The Romantics had a special interest in Nature, which included for them both human nature (as in human psychology) as well as natural landscape and the nature of things. Indeed a number of them had an almost mystical relationship with natural surroundings and landscape from which they derived inspiration as well as solace and wisdom.

We will be visiting the locations and sites in which a number of writers from this wonderful assemblage of romantic poets moved and lived, places that inspired their poetry, landscapes that today we remember and cherish more because they wrote so feelingly about them, or because they inspired some of the best known poems in the English language, than for  only the physical features themselves no matter how lovely or awe inspiring. As Keats writes at the end of one of his most well-known poems:

‘Beauty is truth, truth beauty;’ that is all

We know on earth, and all we need to know.

Our global awareness will take us on this quest of “truth and beauty,” and to their confluence, perhaps—but that is what we hope to find out during this period of our exploration. Interestingly, our search and study will not be confined only to “things English,” for Romanticism itself represents a convergence and intersection of many cultural and literary influences from Oriental poetry in translation—from Arabic, Persian, and Sanskrit, to German romantic sensibility and theory as defined and developed by Goëthe and the Schlegel brothers, August Wilhelm and Karl Friedrich, from Scottish folkloric roots mined by James Macpherson of the Ossian poems, Burns, and Sir Walter Scott, to medieval influences and stimuli in Thomas Chatterton’s precocious poetry, from the French Revolution of 1789 and the writers that inspired it, notably Rousseau, Montesquieu, and Diderot, to the women poets from 18th century England who had quietly created a revolution in taste and style even before the sensibility that this represented was given a definite label and name. And this being a period also of imperial expansion, concerns about colonization and slavery, utopian schemes and societies, preservation of cultures and the environments that produced them, freedom and responsibility, the attraction of the unfamiliar and the exotic, the nature of belief, religion, and superstition, free will and determinism, the concept of the “noble savage,” the place of poetry and imagination in the re-visioning of the world, all become important themes for the period. Through these themes, a large part of the globe is reflected in the writings of the romantic poets and writers enriching not only their minds but their very perception of the places in which they lived, and moved, and worked.
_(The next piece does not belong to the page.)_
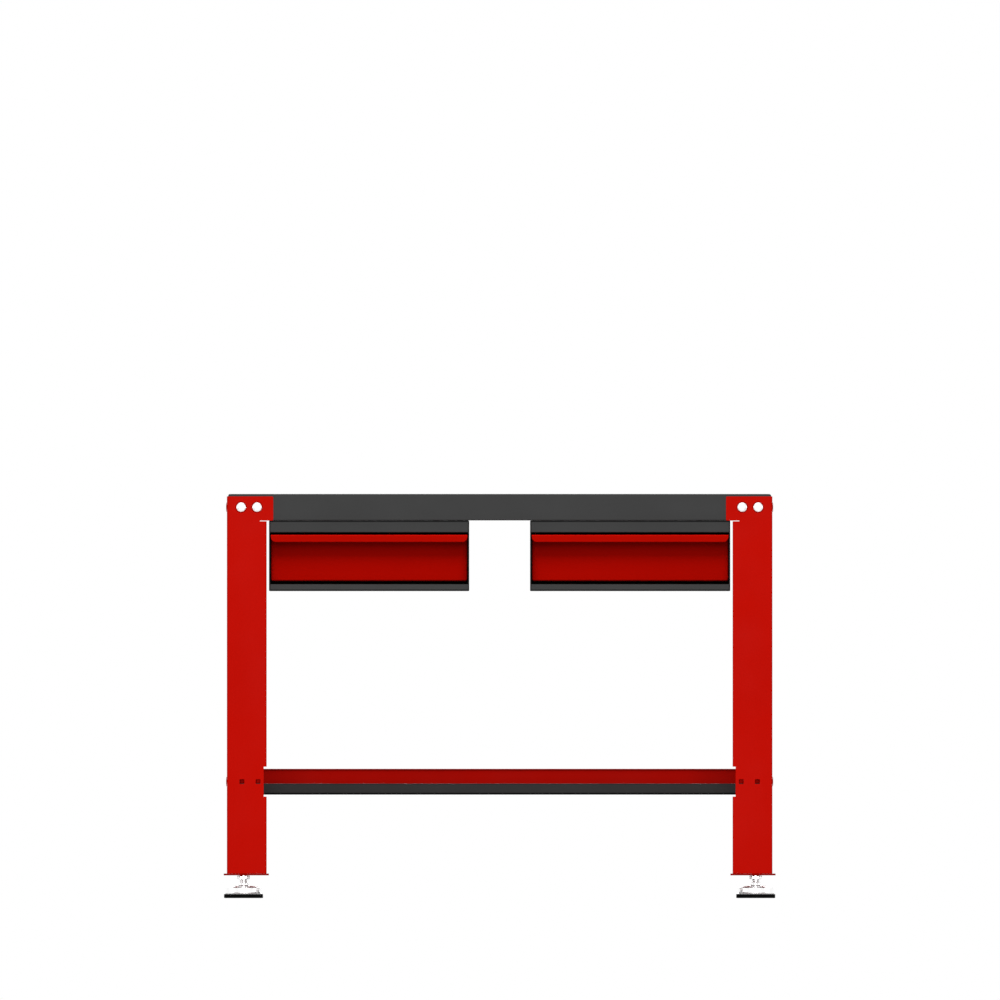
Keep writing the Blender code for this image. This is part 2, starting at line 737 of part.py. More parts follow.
def drawer_box_mesh():
    """An open tray with a hem turned in along its rim."""

    def ring(inset, z, radius):
        half = DRAWER_WIDTH / 2 - inset
        y_limits = (DRAWER_FRONT_Y + inset, DRAWER_FRONT_Y + DRAWER_LENGTH - inset)
        return rectangle((-half, half), y_limits, z, radius)

    bend = DRAWER_EDGE_RADIUS
    sheet = DRAWER_SHEET
    body = loft(
        [
            ring(bend, DRAWER_BOTTOM_Z, 0.004),
            ring(0, DRAWER_BOTTOM_Z + bend, 0.004),
            ring(0, DRAWER_TOP_Z, 0.004),
            ring(DRAWER_HEM, DRAWER_TOP_Z, 0.002),
            ring(DRAWER_HEM, DRAWER_TOP_Z - sheet, 0.002),
            ring(sheet, DRAWER_TOP_Z - sheet, 0.003),
            ring(sheet, DRAWER_BOTTOM_Z + bend, 0.003),
            ring(bend, DRAWER_BOTTOM_Z + sheet, 0.003),
        ]
    )
    rod = turned([(SMALL_HOLE_RADIUS, 0.0), (SMALL_HOLE_RADIUS, -PAST)], 12)
    holes = [along_y(rod, x, FRONT_PANEL_Y, z) for x, z in front_screw_places(0.0)]
    return combined(as_mesh("drawer_box", body), grouped(holes), "DIFFERENCE")


def runner_shape(member, side, setback):
    """One channel of a telescopic runner, along Y, on one side of a drawer's centre."""
    half, web, tip = member
    mid = RUNNER_SHEET / 2
    high = half - mid
    path = [(side * tip, -high), (side * web, -high), (side * web, high), (side * tip, high)]
    outline = folded(path, RUNNER_SHEET, RUNNER_SHEET, steps=2)
    front = RUNNER_FRONT_Y + setback
    return prism(outline, "Y", front, front + RUNNER_LENGTH - setback)


def make_drawers():
    front = drawer_front_mesh()
    drawer_box = drawer_box_mesh()
    for name, side in (("left", -1), ("right", 1)):
        centre = (side * HOUSING_X, 0, 0)
        drawer_axis = axis_empty(name + "_drawer_axis", centre)
        middle_axis = axis_empty(name + "_runner_axis", centre)
        place(name + "_drawer_box", drawer_box, "charcoal_powder_coat", centre, parent=drawer_axis)
        place(name + "_drawer_front", front, "red_powder_coat", centre, parent=drawer_axis)
        for where, hand in (("left", -1), ("right", 1)):
            members = (
                ("outer", RUNNER_OUTER, None),
                ("middle", RUNNER_MIDDLE, middle_axis),
                ("inner", RUNNER_INNER, drawer_axis),
            )
            for (kind, member, parent), setback in zip(members, RUNNER_SETBACKS):
                label = f"{name}_drawer_{where}_runner_{kind}"
                shape = shifted(runner_shape(member, hand, setback), 0, 0, RUNNER_Z)
                place(label, as_mesh(label, shape), "runner_steel", centre, parent=parent)


def clear_scene():
    for item in list(bpy.data.objects):
        bpy.data.objects.remove(item)


def main():
    clear_scene()
    make_legs_and_feet()
    make_front_bolts()
    make_worktop()
    make_lower_frame()
    make_housings()
    make_drawers()


main()
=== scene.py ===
import json
import math

import bmesh
import bpy
from mathutils import Matrix, Vector

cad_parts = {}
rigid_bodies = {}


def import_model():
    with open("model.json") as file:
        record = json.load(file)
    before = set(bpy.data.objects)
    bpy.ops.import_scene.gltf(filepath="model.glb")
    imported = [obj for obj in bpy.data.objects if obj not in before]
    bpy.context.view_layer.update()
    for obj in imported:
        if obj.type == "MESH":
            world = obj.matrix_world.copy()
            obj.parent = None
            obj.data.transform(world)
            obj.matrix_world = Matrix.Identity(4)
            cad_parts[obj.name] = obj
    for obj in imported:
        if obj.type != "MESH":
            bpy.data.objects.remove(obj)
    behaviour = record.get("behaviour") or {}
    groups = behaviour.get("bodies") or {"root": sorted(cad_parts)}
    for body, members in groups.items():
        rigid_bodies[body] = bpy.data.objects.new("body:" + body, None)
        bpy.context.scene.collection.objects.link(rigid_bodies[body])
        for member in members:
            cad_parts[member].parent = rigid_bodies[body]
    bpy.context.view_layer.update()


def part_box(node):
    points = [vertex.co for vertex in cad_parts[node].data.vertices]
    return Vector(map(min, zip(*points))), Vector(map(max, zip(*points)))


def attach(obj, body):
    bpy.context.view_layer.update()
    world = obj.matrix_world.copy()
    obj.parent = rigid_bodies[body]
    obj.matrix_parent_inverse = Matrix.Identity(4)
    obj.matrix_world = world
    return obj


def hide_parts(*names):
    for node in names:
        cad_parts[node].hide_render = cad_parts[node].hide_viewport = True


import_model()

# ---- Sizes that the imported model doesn't state ----
MM = 0.001
LEG_SHEET = 2.5 * MM
LEG_FLANGE = 87.4 * MM
LEG_LIP = 15 * MM
HEAD_CORNER = 3 * MM
CUTTER_PAST = 4 * MM  # how far a cutter reaches past the sheet that it cuts
SLIT_LENGTH = 15 * MM
SLIT_LOW_Z = 829.0 * MM
SLIT_HIGH_Z = 830.5 * MM
NOTCH_DEPTH = 6.5 * MM
NOTCH_Z = (223.3 * MM, 289.1 * MM)
SQUARE_HOLE = 10.4 * MM
LOWER_HOLE_Z = 256.3 * MM
LOWER_HOLES = (33.0 * MM, 68.5 * MM)
SHEET = 1.5 * MM
GAP = 0.3 * MM
TOUCH = 0.02 * MM
PLATE_CORNER = 4 * MM
PLATE_BORE = 8.4 * MM
PAN_EDGE = 4 * MM
PAN_RETURN = 25 * MM
HOUSING_SHEET = 1.2 * MM
HOUSING_HEM = 2.6 * MM
OPENING_Z = (690.7 * MM, 804.8 * MM)
HEM_DEPTH = 9 * MM
BAND_RETURN = 9 * MM
DRAWER_SHEET = 1.0 * MM
FRONT_SHEET = 1.2 * MM
PULL_DEPTH = 20 * MM
PULL_HEIGHT = 16 * MM
PULL_RADIUS = 12 * MM
BOLT_HEIGHT = 5 * MM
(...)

 We shall look at selected writings by several poets, novelists, and essayists of the period in order to prepare ourselves for a three-week Global Awareness trip to various parts of Britain that are memorialized by these writers and cherished and remembered today because of them. We shall have the opportunity of looking at original manuscripts and memorabilia from the period even as we immerse ourselves in the atmosphere of the places we visit, reflecting on and reviving for ourselves the charge and the energy they may have generated for the writers from the romantic period who lived there.
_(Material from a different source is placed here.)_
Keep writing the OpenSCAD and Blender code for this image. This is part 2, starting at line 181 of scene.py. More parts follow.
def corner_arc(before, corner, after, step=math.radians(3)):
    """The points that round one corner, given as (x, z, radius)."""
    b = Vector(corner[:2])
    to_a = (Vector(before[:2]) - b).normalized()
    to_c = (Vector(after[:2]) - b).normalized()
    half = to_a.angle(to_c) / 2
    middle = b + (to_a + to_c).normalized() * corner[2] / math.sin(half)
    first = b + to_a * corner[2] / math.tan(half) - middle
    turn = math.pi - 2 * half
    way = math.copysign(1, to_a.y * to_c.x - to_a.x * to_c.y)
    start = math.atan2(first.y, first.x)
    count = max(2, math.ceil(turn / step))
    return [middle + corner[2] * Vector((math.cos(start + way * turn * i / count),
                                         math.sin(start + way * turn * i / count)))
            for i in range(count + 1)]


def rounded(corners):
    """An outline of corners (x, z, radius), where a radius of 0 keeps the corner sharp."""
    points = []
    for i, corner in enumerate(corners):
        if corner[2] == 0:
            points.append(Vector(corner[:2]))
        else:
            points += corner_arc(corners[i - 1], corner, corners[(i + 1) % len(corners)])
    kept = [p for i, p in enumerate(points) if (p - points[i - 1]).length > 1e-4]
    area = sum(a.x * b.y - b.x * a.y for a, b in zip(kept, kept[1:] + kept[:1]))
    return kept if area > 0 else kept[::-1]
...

 For the duration of this Global Awareness course and the study tour following it, students will maintain a notebook of daily activities and reflections on the subject and themes of this course and submit this to their professor for review at the conclusion of the trip.

For the trip itself, they are expected to maintain a regular blog on which they may post selections from their notebook, photographs of their journey through Britain, their own creative or scholarly pieces inspired by the experience, and any other material about British Romanticism they consider may be of interest to a wider audience.

 Each student is expected to pick a subject (a writer and text, or texts) for research and make a presentation on it at the site most closely related to it during the trip to Britain. Expressions of interest regarding specific writers or texts you would like to present on should be submitted in writing by Feb. 5. Topics must be finalized, in consultation with your professor, by the start of the Spring break (March 12).

 Seniors who are graduating at the end of this semester may fulfill this requirement by writing a paper on their presentation topic and submitting it for their final grade on May 30, 2015.